CATANIA – “Ho chiamato un laboratorio privato e verranno, non so quando, a farmi il tampone a domicilio. Mi costerà 70 euro, ma non so più a quale santo rivolgermi. Sono bloccato a casa dal 2 novembre come sospetto Covid”. Un altro recluso dell’emergenza Covid, ma questa volta la sua storia è ancora più particolare perché Bruno Franco, dipendente di un’azienda pubblica catanese, da quando il medico di base ha comunicato all’Asp la “possibilità” di positività da coronavirus non ha ricevuto alcuna telefonata, mail o comunicazione per il tanto agognato “tampone” che potesse certificare il “contagio”.
“Ho provato a chiamare diversi numeri, il mio medico ha inoltrato la segnalazione all’Asp tre volte ma io rimango a casa e senza una certificazione ufficiale non posso tornare nemmeno a lavoro”, insiste il 49enne ancora costernato da quanto gli è accaduto e gli sta succedendo. “Ho avuto la febbre nei primi giorni e non avevo più sentore di gusti e odori, per questo il mio medico mi ha fatto seguire la terapia domiciliare.
E ora sto bene, ma comunque ancora oggi non so se sono affetto da Covid-19 o meno”. Una volta guarito ha tentato il tutto per tutto per poter riuscire a mettersi in contatto con gli uffici Asp ma ad oggi nulla. “Io vivo da solo e per sbloccare questa situazione visto che le strade ufficiali non mi hanno portato da nessuna parte ho deciso di chiamare un privato.

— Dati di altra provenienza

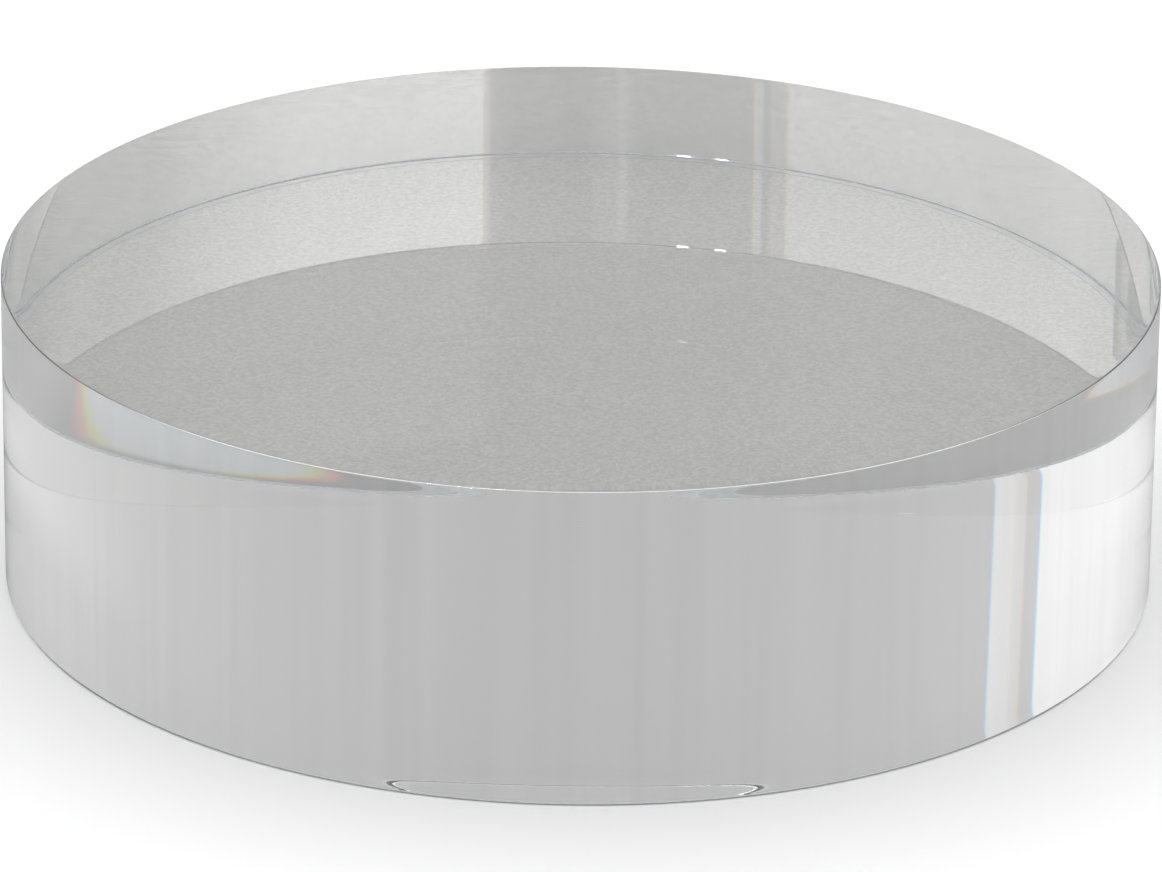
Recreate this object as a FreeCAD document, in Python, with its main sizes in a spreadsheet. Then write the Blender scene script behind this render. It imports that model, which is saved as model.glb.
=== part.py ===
"""Round vanity tray block: a thick disc of clear cast acrylic on a silver backing sheet.

The disc is one flat-topped clear solid. Under it lie, in order, a narrow ring of adhesive along
its edge, a silver backing sheet and a thin anti-slip pad. All of them are round about one vertical
axis. Inside the ring, the ring's own thickness is left as air between the block and the sheet.
Millimetres, +Z up. The origin is the centre of the circle on which the tray rests.
"""

import FreeCAD, Part
import Sketcher
import os

NUMBERS = {
    # Overall size: a 7 inch round cut from 2 inch stock. It rests at height zero.
    "resting_height": 0.0,
    "outer_diameter": 178.0,
    "overall_height": 50.0,
    # The layers below the clear block.
    "pad_thickness": 0.2,
    "sheet_thickness": 0.05,
    "bond_thickness": 0.05,
    "bond_width": 1.2,
    # Polished edges: a small round above, a broken corner below.
    "rim_radius": 0.2,
    "foot_chamfer": 0.3,
    # How far the layers are trimmed back, so that nothing sticks out under the edge.
    "sheet_trim": 0.1,
    "pad_trim": 0.5,
}

WORKED_OUT = {
    "sheet_bottom": "=pad_thickness",
    "bond_bottom": "=sheet_bottom + sheet_thickness",
    "block_bottom": "=bond_bottom + bond_thickness",
    "block_height": "=overall_height - block_bottom",
    "sheet_diameter": "=outer_diameter - 2 * (foot_chamfer + sheet_trim)",
    "bond_inner_diameter": "=sheet_diameter - 2 * bond_width",
    "pad_diameter": "=sheet_diameter - 2 * pad_trim",
}

LEVEL_TOLERANCE = 1e-6
ORIGIN_POINT = (-1, 1)
CENTRE_POINT = 3


def make_sheet(doc):
    """The sheet of driving sizes, one named cell a row, with the worked-out sizes below them."""
    sheet = doc.addObject("Spreadsheet::Sheet", "sizes")
    rows = {**NUMBERS, **WORKED_OUT}
    for row, (name, value) in enumerate(rows.items(), start=1):
        sheet.set(f"A{row}", name)
        sheet.set(f"B{row}", str(value))
        sheet.setAlias(f"B{row}", name)
    doc.recompute()
    return sheet


def make_disc(doc, name, diameters, thickness, bottom):
    """A body holding one padded circle, or the ring between two.

    The diameters, the thickness and the height of the bottom are names of cells in the sheet.
    """
    body = doc.addObject("PartDesign::Body", name)
    body.Label = name
    body.setExpression("Placement.Base.z", f"sizes.{bottom}")

    ground = next(plane for plane in body.Origin.OriginFeatures if plane.Role == "XY_Plane")
    sketch = body.newObject("Sketcher::SketchObject", f"{name}_outline")
    sketch.AttachmentSupport = [(ground, "")]
    sketch.MapMode = "FlatFace"
    for diameter in diameters:
        start = doc.getObject("sizes").get(diameter)
        outline = Part.Circle(FreeCAD.Vector(0, 0, 0), FreeCAD.Vector(0, 0, 1), start / 2)
        circle = sketch.addGeometry(outline, False)
        sketch.addConstraint(Sketcher.Constraint("Coincident", circle, CENTRE_POINT, *ORIGIN_POINT))
        size = sketch.addConstraint(Sketcher.Constraint("Diameter", circle, start))
        sketch.setExpression(f"Constraints[{size}]", f"sizes.{diameter}")

    pad = body.newObject("PartDesign::Pad", f"{name}_pad")
    pad.Profile = sketch
    pad.setExpression("Length", f"sizes.{thickness}")
    doc.recompute()
    return body, pad


def round_edge(feature, at_top):
    """The name of a disc's circular edge: the one at its top or at its bottom."""
    wanted = feature.Shape.BoundBox.ZMax if at_top else feature.Shape.BoundBox.ZMin
    for number, edge in enumerate(feature.Shape.Edges, start=1):
        circular = isinstance(edge.Curve, Part.Circle)
        if circular and abs(edge.BoundBox.ZMin - wanted) < LEVEL_TOLERANCE:
            return f"Edge{number}"
    raise RuntimeError(f"{feature.Label} has no circular edge at {wanted}")


def make_clear_block(doc):
    """The clear disc: a small polished round along the rim and a broken corner along the foot."""
    body, pad = make_disc(doc, "clear_block", ["outer_diameter"], "block_height", "block_bottom")

    rim = body.newObject("PartDesign::Fillet", "clear_block_rim")
    rim.Base = (pad, [round_edge(pad, at_top=True)])
    rim.setExpression("Radius", "sizes.rim_radius")
    doc.recompute()

    foot = body.newObject("PartDesign::Chamfer", "clear_block_foot")
    foot.Base = (rim, [round_edge(rim, at_top=False)])
    foot.setExpression("Size", "sizes.foot_chamfer")
    doc.recompute()
    return body


def make_bond_ring(doc):
    """The narrow ring of adhesive that holds the backing sheet to the block along its edge."""
    diameters = ["sheet_diameter", "bond_inner_diameter"]
    body, _ = make_disc(doc, "bond_ring", diameters, "bond_thickness", "bond_bottom")
    return body


def make_backing_sheet(doc):
    """The silver sheet that shows through the block and mirrors it."""
    body, _ = make_disc(doc, "backing_sheet", ["sheet_diameter"], "sheet_thickness", "sheet_bottom")
    return body


def make_base_pad(doc):
    """The anti-slip pad that the tray rests on; its underside is at height zero."""
    body, _ = make_disc(doc, "base_pad", ["pad_diameter"], "pad_thickness", "resting_height")
    return body


def check(doc, bodies):
    """Stops on any failed object, and on any piece that isn't one valid solid."""
    for thing in doc.Objects:
        if "Invalid" in thing.State or "Error" in thing.State:
            raise RuntimeError(f"{thing.Label} failed: {thing.State}")
    for body in bodies:
        shape = body.Shape
        if shape.isNull() or not shape.isValid() or len(shape.Solids) != 1:
            raise RuntimeError(f"{body.Label} isn't one valid solid")


def write_parts(bodies):
    """One STEP file for each piece, named after it."""
    os.makedirs("parts", exist_ok=True)
    for body in bodies:
        body.Shape.exportStep(f"parts/{body.Label}.step")
        box = body.Shape.optimalBoundingBox(False)
        print(f"{body.Label}: z {box.ZMin:.3f} to {box.ZMax:.3f}, across {box.XLength:.3f}")


def main():
    doc = FreeCAD.newDocument("vanity_tray_block")
    make_sheet(doc)
    bodies = [
        make_clear_block(doc),
        make_bond_ring(doc),
        make_backing_sheet(doc),
        make_base_pad(doc),
    ]
    doc.recompute()
    check(doc, bodies)
    write_parts(bodies)


main()
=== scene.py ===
"""The looks of the round vanity tray block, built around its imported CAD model.

The block is colourless cast acrylic on a silver backing sheet, with a film of air between them. So
nearly all that shows in it is its surroundings, bent through the wall and mirrored at its underside.
The studio is a ring of soft panels under a bright ceiling, with four narrow lamps on two stands in
front, on the left.
Metres, +Z up. The front is -Y.
"""

import math

import bpy
from mathutils import Matrix, Vector


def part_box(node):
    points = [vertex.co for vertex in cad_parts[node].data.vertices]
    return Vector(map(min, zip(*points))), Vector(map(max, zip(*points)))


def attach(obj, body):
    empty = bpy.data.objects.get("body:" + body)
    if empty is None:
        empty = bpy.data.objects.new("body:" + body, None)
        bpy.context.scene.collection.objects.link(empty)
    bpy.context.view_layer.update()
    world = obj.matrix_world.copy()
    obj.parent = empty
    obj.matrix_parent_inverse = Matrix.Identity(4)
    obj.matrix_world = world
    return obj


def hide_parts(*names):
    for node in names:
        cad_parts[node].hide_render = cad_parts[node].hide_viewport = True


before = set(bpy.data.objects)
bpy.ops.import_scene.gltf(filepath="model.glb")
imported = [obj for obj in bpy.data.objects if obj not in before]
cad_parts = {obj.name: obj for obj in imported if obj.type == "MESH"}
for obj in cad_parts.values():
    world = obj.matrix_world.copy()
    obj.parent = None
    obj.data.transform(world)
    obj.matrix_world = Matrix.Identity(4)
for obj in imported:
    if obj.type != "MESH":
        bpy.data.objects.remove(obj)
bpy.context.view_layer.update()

MM = 0.001

# The block, as the CAD has it. Its radius is the smallest of its box's half widths.
BLOCK_LOW, BLOCK_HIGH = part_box("clear_block")
TOP = BLOCK_HIGH.z
FOOT = BLOCK_LOW.z
RADIUS = min(-BLOCK_LOW.x, BLOCK_HIGH.x, -BLOCK_LOW.y, BLOCK_HIGH.y)
FOOT_CHAMFER = 0.3 * MM
RIM_RADIUS = 0.2 * MM

# Polishing takes a little more off towards each edge. These are depths, and the widths they fade over.
WALL_ROLL_DEPTH = 0.02 * MM
WALL_ROLL_WIDTH = 2.2 * MM
TOP_ROLL_DEPTH = 0.03 * MM
TOP_ROLL_WIDTH = 2.5 * MM
# The underside stays clear of the adhesive's upper face, so that no two faces lie in one plane.
FACE_GAP = 0.02 * MM

# How finely the block is divided: round the axis, then along its flat faces, the stretches where it
# rolls off, the rest of the wall, and the rim's rounding.
SECTORS = 720
FLAT_STEPS = 6
ROLL_STEPS = 16
WALL_STEPS = 12
RIM_STEPS = 6

# The block's finishes, in the order of its material slots. The buffed one is the wall's.
POLISHED, SATIN_FOOT, BUFFED, SATIN_RIM = range(4)

ACRYLIC_IOR = 1.49


# ---------------------------------------------------------------- node helpers


def new_material(name):
    """A material with an empty node tree, its output and its nodes and links."""
    material = bpy.data.materials.new(name)
    material.use_nodes = True
    nodes = material.node_tree.nodes
    nodes.clear()
    output = nodes.new("ShaderNodeOutputMaterial")
    return material, nodes, material.node_tree.links, output


def scaled_position(nodes, links, scale):
    """The point being shaded, in the object's own metres, times a scale for each axis."""
    place = nodes.new("ShaderNodeTexCoord")
    mapping = nodes.new("ShaderNodeMapping")
    mapping.inputs["Scale"].default_value = scale
    links.new(place.outputs["Object"], mapping.inputs["Vector"])
    return mapping.outputs["Vector"]


def noise(nodes, links, scale, detail=3.0):
    """A noise texture over the object's own space. The scale is in cells per metre, for each axis."""
    texture = nodes.new("ShaderNodeTexNoise")
    texture.inputs["Scale"].default_value = 1.0
    texture.inputs["Detail"].default_value = detail
    links.new(scaled_position(nodes, links, scale), texture.inputs["Vector"])
    return texture.outputs["Fac"]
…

Ma le sembra giusto? A me no”, racconta con un pizzico di amarezza. “La mia odissea non è ancora terminata, perché dopo che il medico privato avrà eseguito il tampone a domicilio e mi darà il risultato poi dovrà comunque comunicarlo all’Asp. Che dovrà poi, in base al risultato, avviare la procedura. E allora mi chiedo: quando potrò mettere il naso fuori di casa?”
Un altro interrogativo è: ma la “legge dei 21 giorni” vale anche per un sospetto Covid, o si applica solo a chi ha avuto già l’esito di un tampone. Una matassa da cui Bruno non sa come districarsi.